Most of us are familiar with what happens when your air conditioner goes out: you call a company to perform basic HVAC services and get it running again. But what happens when your furnace quits entirely or if you're replacing your old one with a new one to take advantage of energy-saving features? Since furnaces last between 18-20 years, you may not have experienced a furnace installation in a while (and it will hopefully be a while before you experience it again), so it's good to know what's involved in the process.
Remove the Old Furnace
This part should go without saying, but they won't be able to install a new furnace without removing the old one first. In some circumstances, this can be the longest part of the job, since they'll have to move items out of the way, find and remove the existing connections, and find a way to lift it out of its current position. Several things can go wrong or happen unexpectedly during this part, so most technicians take their time with this step.
Prepare the Space
Once the old furnace is gone, one or two team members will start to prepare the space for the new furnace installation.
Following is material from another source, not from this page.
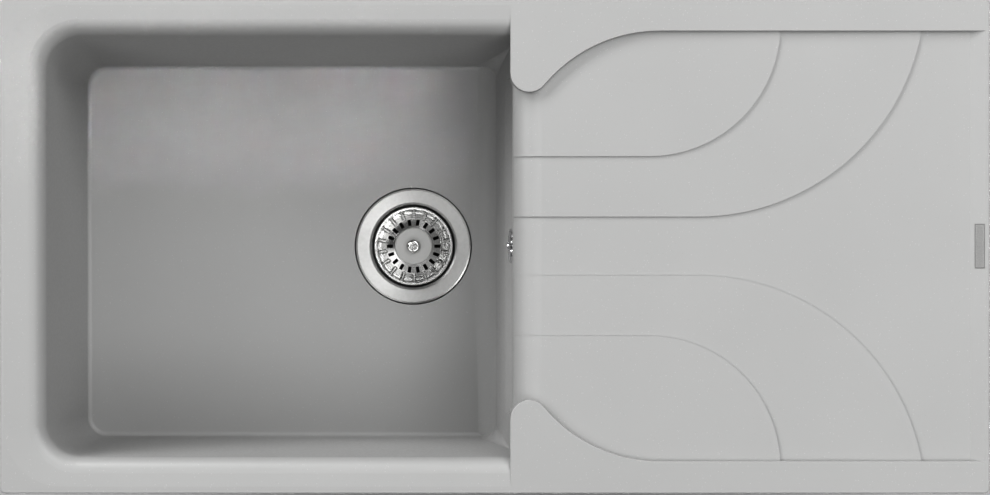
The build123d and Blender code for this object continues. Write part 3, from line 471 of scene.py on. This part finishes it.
# ---------------------------------------------------------------- brass inserts
# Turned brass nuts: eight moulded into the sink's bosses for the clips' screws, and one
# in the waste body's hub for the screw that pulls the waste together.
brass_yellow = (0.62, 0.44, 0.17)
brass, tree, shader, place = start_finish(
    "turned_brass", brass_yellow, roughness=0.30, metallic=1.0
)
vary_gloss(tree, shader, noise(tree, place, scale=700.0), smoothest=0.24, dullest=0.38)
roughen(tree, shader, noise(tree, place, scale=2200.0), strength=0.2, depth=0.00003)
finish_nodes(brass, "clip_brass", "clip_inserts", "waste_insert")

# ---------------------------------------------------------------- clips and bands
# The clip arms are bent from zinc-plated strip and hang on zinc-plated screws. The
# hose's two bands are the same strip, each drawn tight by a small slotted screw.
clip_count = 8
zinc_colour = (0.52, 0.53, 0.55)
zinc_bloom = (0.60, 0.60, 0.58)
plated, tree, shader, place = start_finish(
    "zinc_plated_strip", zinc_colour, roughness=0.38, metallic=1.0
)
bloom = mottle(tree, noise(tree, place, scale=150.0, detail=4.0), zinc_colour, zinc_bloom)
tree.links.new(bloom, shader.inputs["Base Color"])
vary_gloss(tree, shader, noise(tree, place, scale=500.0), smoothest=0.30, dullest=0.48)
roughen(tree, shader, noise(tree, place, scale=1800.0), strength=0.25, depth=0.00003)
arm_names = [f"clip_arm_{number}" for number in range(1, clip_count + 1)]
finish_nodes(plated, "fixing_steel", "clip_screws", "hose_clips", *arm_names)

# The screws' thread shows between the arm and the insert. It is cut once and copied.
screw_radius = 0.00245
screw_thread_depth = 0.00032
screw_thread_sunk = 0.00005
screw_pitch = 0.0008
screw_steps = 20
clear_of_ends = 0.0008
first_thread = turns_of_thread(
    "clip_screw_thread_1",
    screw_radius - screw_thread_sunk,
    screw_thread_depth,
    screw_pitch,
    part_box("clip_arm_1")[1].z + clear_of_ends,
    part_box("clip_inserts")[0].z - clear_of_ends,
    screw_steps,
)
first_thread.data.materials.append(plated)
threads = [first_thread]
for number in range(2, clip_count + 1):
    bpy.ops.object.duplicate()
    copied_thread = bpy.context.object
    copied_thread.name = f"clip_screw_thread_{number}"
    threads.append(copied_thread)
joints = frame["record"]["behaviour"]["joints"]
pivots = {joint["name"]: joint["pos_m"] for joint in joints if "clip_swing" in joint["name"]}
for number, thread in enumerate(threads, 1):
    across, along = pivots[f"clip_swing_{number}"][:2]
    bpy.ops.object.select_all(action="DESELECT")
    thread.select_set(True)
    bpy.context.view_layer.objects.active = thread
    move_into_mesh(thread, (across, along, 0.0))
    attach(thread, "sink")
bpy.ops.object.select_all(action="DESELECT")

# ---------------------------------------------------------------- camera
# The photograph looks straight down on the sink from about 2.6 m above its rim. Its
# 990 pixels are one metre of the rim plane, with the middle 1.4 mm in front of the
# sink's own middle.
rim_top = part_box("sink_basin")[1].z
camera_height = 2.605
picture_width = 1.0
camera_place_y = -0.0014
sensor_width = 36.0
nearest = 0.1
farthest = 50.0
bpy.ops.object.camera_add(location=(0.0, camera_place_y, rim_top + camera_height))
camera = bpy.context.object
camera.name = "camera"
camera.data.sensor_width = sensor_width
camera.data.lens = sensor_width * camera_height / picture_width
camera.data.clip_start = nearest
camera.data.clip_end = farthest
bpy.context.scene.camera = camera

# ---------------------------------------------------------------- studio
# A plain pale floor under the lowest piece, and soft boxes round the sink at three
# heights, with a small one over the bowl. The low box behind the left end brightens the
# front wall. The gridded box straight above lights only the rear of the bowl's floor.
floor_size = 12.0
floor_grey = (0.46, 0.46, 0.46)
floor_roughness = 0.9
bpy.ops.mesh.primitive_plane_add(size=floor_size, location=(0.0, 0.0, cad_low.z))
studio_floor = bpy.context.object
studio_floor.name = "studio_floor"
floor_paint = bpy.data.materials.new("studio_floor_paint")
floor_paint.use_nodes = True
floor_shader = floor_paint.node_tree.nodes["Principled BSDF"]
floor_shader.inputs["Base Color"].default_value = (*floor_grey, 1.0)
floor_shader.inputs["Roughness"].default_value = floor_roughness
studio_floor.data.materials.append(floor_paint)


def soft_light(name, place, size, power):
    """A soft box that points at the middle of the sink, between bowl and drainboard."""
    aim = Vector((-0.1, 0.0, 0.0))
    bpy.ops.object.light_add(type="AREA", location=place)
    light = bpy.context.object
    light.name = name
    light.data.shape = "RECTANGLE"
    light.data.size = size[0]
    light.data.size_y = size[1]
    light.data.energy = power
    light.rotation_euler = (aim - Vector(place)).to_track_quat("-Z", "Y").to_euler()
    return light


high_box = (2.6, 1.0)
middle_box = (3.6, 1.0)
low_box = (4.4, 1.0)
small_box = (0.45, 0.45)
soft_light("high_left_box", (-1.30, -1.20, 2.94), high_box, power=13.5)
soft_light("high_rear_box", (1.10, 1.20, 2.94), high_box, power=34.0)
soft_light("high_front_box", (1.10, -1.20, 2.94), high_box, power=41.0)
soft_light("middle_left_box", (-1.94, -1.84, 2.19), middle_box, power=24.5)
soft_light("middle_rear_box", (1.74, 1.84, 2.19), middle_box, power=58.0)
soft_light("middle_front_box", (1.74, -1.84, 2.19), middle_box, power=8.5)
soft_light("low_rear_box", (-2.33, 2.23, 1.27), low_box, power=150.0)
soft_light("small_high_box", (-0.60, 0.30, 3.0), small_box, power=10.8)

grid_box = (0.42, 0.10)
grid_angle = math.radians(2.4)
grid_light = soft_light("gridded_box", (-0.27, 0.145, 3.2), grid_box, power=0.033)
grid_light.rotation_euler = (0.0, 0.0, 0.0)
grid_light.data.spread = grid_angle

# Two gridded strips stand below the rim, in front and at the right. They light the
# sink's outside for the other views, and nothing that the photograph shows.
strip_height = 0.22
strip_angle = math.radians(14.0)
upright = math.radians(90.0)
for name, strip_place, strip_length, power, facing in (
    ("low_front_strip", (0.0, -3.2, -0.12), 3.0, 1.0, 0.0),
    ("low_right_strip", (3.2, 0.0, -0.12), 2.0, 0.7, math.radians(90.0)),
):
    strip = soft_light(name, strip_place, (strip_length, strip_height), power)
    strip.rotation_euler = (upright, 0.0, facing)
    strip.data.spread = strip_angle
    strip.visible_camera = False

# The surround fills the shadows a little. The view's gamma is a tone curve that deepens
# the walls and the shadows, towards the photograph's contrast.
surround_strength = 0.09
view_gamma = 0.667
surround = bpy.data.worlds.new("surround")
surround.use_nodes = True
surround_light = surround.node_tree.nodes["Background"]
surround_light.inputs["Color"].default_value = (1.0, 1.0, 1.0, 1.0)
surround_light.inputs["Strength"].default_value = surround_strength
bpy.context.scene.world = surround
bpy.context.scene.view_settings.view_transform = "Standard"
bpy.context.scene.view_settings.look = "None"
bpy.context.scene.view_settings.gamma = view_gamma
That may consist of cleaning the floor, attaching new and updated connection points, or adding reinforcement to the spot if it's been structurally compromised.
Install the New Furnace
After the area is prepared, the technicians will carry the new furnace to its permanent location, install it, and attach all of the connection points (of which there are many). They may even take the opportunity to perform basic heating maintenance on your new unit by cleaning the ductwork or shifting it around to better protect it. If your furnace is gas powered, it'll take longer to finish this step since handling gas lines has to be done with extreme caution. Regardless, once it's hooked up to the power source, the job is almost complete.
Test the Unit
Before the team leaves, they should spend time testing the furnace to make sure the installation went as planned. They'll measure the air intake and airflow at different spots throughout the house and make sure that it's blowing evenly. If the furnace is operating correctly, they'll double check for any possible safety hazards and run through the new system with the homeowner. Only after everything has been checked out thoroughly will the team consider their furnace installation complete.